The project was launched in 2014 to mark the Golden anniversary of the establishment of the UAE union of eight emirates in 1971. The gulf country started acquiring space technology more than a decade ago when it had its first satellite launched into earth orbit. That was made by South Korea in 2009. Since then, a small group of Emirati specialists started work, benefiting from cooperation with South Koreans, Americans and others, until the first fully Emirati-built satellite  — Khalifa Sat — was launched in 2018. Last year, the first Arab astronaut travelling to the International Space Station was Emirati Hazza Al-Mansouri.

Though critics at the time claimed that UAE was “buying its way into space”, the results now prove the opposite. Actually, it is part of diversifying the economy beyond oil, according to the country’s leadership decision in 2013 to start preparing for the future.

Investment in space technology is a new trend in the Emirates, and the Mohamed Bin Rashid Space Centre (MBRSC) in Dubai is now the launching pad for a creative sector in a dynamic economy. In a short period of time, MBRSC’s staff has risen from 70 to more than 200, and the centre regularly sends researchers abroad on exchanges as well as hosting undergraduate research interns. EMM will be run and controlled mainly by Emiratis.

The UAE, and Dubai in particular, is used to venturing into what look to be weird things, only in the end to prove successes. The space probe cost an estimated $200 million to build, but the UAE has been investing more over the last two decades: introducing basic sciences (mathematics, physics, chemistry) and aviation engineering along with advanced communication technology and astronomy in main universities. It also nurtured and supported research, encouraging scores of citizens to become scholars in these fields.
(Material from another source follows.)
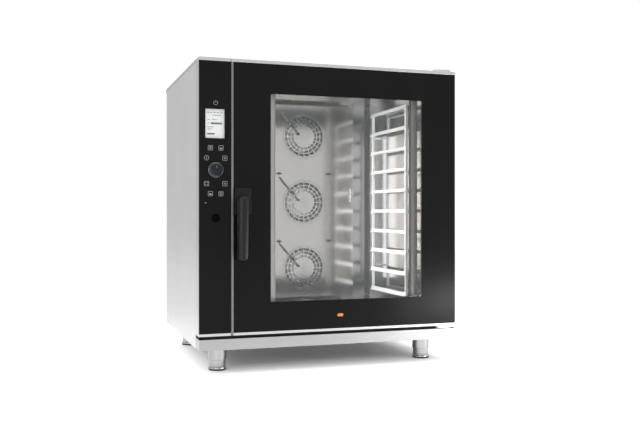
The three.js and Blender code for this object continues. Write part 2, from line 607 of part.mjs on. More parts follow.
add(door, 'door_stile_left', leftStile(), darkSteel);
add(door, 'door_stile_right', rightStile(), steel);
add(door, 'door_rail_top', topRail(), steel);
add(door, 'door_rail_bottom', bottomRail(), steel);
add(door, 'door_outer_glass', outerGlass(), clearGlass);
add(door, 'door_inner_glass', innerGlass(), clearGlass);
add(door, 'door_light_left', lightBar(-1), castAluminium);
add(door, 'door_light_right', lightBar(1), castAluminium);

// ---- hinges: a plate on the cabinet that carries the pin ----
function hingePlate(rear, corner, [low, high], [pinLow, pinHigh]) {
  const { x, y, pin } = HINGE;
  const { left, right, front } = HINGE_PLATE;
  const outline = roundedRectangle(x - left, x + right, y - front, rear, corner);
  return join(plateZ(outline, low, high, 4), rodZ(pin, x, y, pinLow, pinHigh));
}

const topPlate = [BODY_TOP + GAP, BODY_TOP + HINGE_PLATE.thick];
const topPin = [BODY_TOP - HINGE.depth + 2, BODY_TOP + 1];
const bottomPlate = [SEAM_HEIGHT + GAP, FRONT_LOW - GAP];
const bottomPin = [FRONT_LOW - 1, FRONT_LOW + HINGE.depth - 2];
const topHinge = hingePlate(HINGE_PLATE.rear, HINGE_PLATE.corner, topPlate, topPin);
const bottomHinge = hingePlate(FRAME_FRONT - GAP, HINGE_PLATE.lowerCorner, bottomPlate, bottomPin);
add(cabinet, 'hinge_plate_top', topHinge, steel);
add(cabinet, 'hinge_plate_bottom', bottomHinge, steel);

// ---- handle and latch ----
function handleBracket() {
  const plate = roundedRectangle(BRACKET.left, BRACKET.right, BRACKET.low, BRACKET.high,
    BRACKET.corner);
  return cut(plateY(plate, -BRACKET.thick, -GAP), rodY(HANDLE.spindle + 0.5, HANDLE.x, HANDLE.z, -20, 1));
}

// A lever that hangs from its spindle: a rounded bar in front and a neck back to the bracket.
function handleGrip() {
  const [x0, x1] = [HANDLE.x - HANDLE.width / 2, HANDLE.x + HANDLE.width / 2];
  const section = roundedRectangle(x0, x1, HANDLE.front, HANDLE.front + HANDLE.depth, GRIP_CORNER);
  const bar = plateZ(section, HANDLE.bottom, HANDLE.top, 4);
  const gripRear = HANDLE.front + HANDLE.depth;
  const neck = rodY(HANDLE_NECK, HANDLE.x, HANDLE.z, gripRear - 4, -BRACKET.thick - GAP, 28);
  const spindle = rodY(HANDLE.spindle, HANDLE.x, HANDLE.z, gripRear - 15, DOOR_DEPTH + GAP, 24);
  return join(bar, neck, spindle);
}

function latchHook() {
  const { left, right, half, thick } = LATCH;
  const { x, z } = HANDLE;
  const hook = roundedRectangle(x - left, x + right, z - half, z + half, half / 2);
  const front = DOOR_DEPTH + 2 * GAP;
  return plateY(hook, front, front + thick, 2);
}

const strikerPlate = roundedRectangle(STRIKER.left, STRIKER.right, STRIKER.low, STRIKER.high, 2);
add(door, 'handle_bracket', handleBracket(), blackPlastic);
add(door, 'handle_grip', handleGrip(), blackPlastic);
add(door, 'latch_hook', latchHook(), steel);
add(cabinet, 'door_striker', plateY(strikerPlate, DOOR_DEPTH + STRIKER.gap, FRAME_FRONT - GAP, 2), steel);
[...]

UAE spending on research and development (R&D) is the highest in the region. Allocation for R&D increased from 0.5 per cent of the country’s GDP to 1.5 per cent in a few years. It is coming closer to the average in the most advanced countries where R&D is between two and three per cent of GDP. The average in the Arab world is just 0.5 per cent.

That’s why, Omran Sharaf, EMM project manager, said that the Mars space mission would lead to a “more competitive” Arab world economy and a stronger integration with global society, as the mission would inspire the region to be more innovative, creative and knowledge-based.

Like other ventures before, not the least turning the hot deserts of Dubai and UAE into a tourist destination for tens of millions from around the world, benefits of investing in the space industry will be reaped in due time.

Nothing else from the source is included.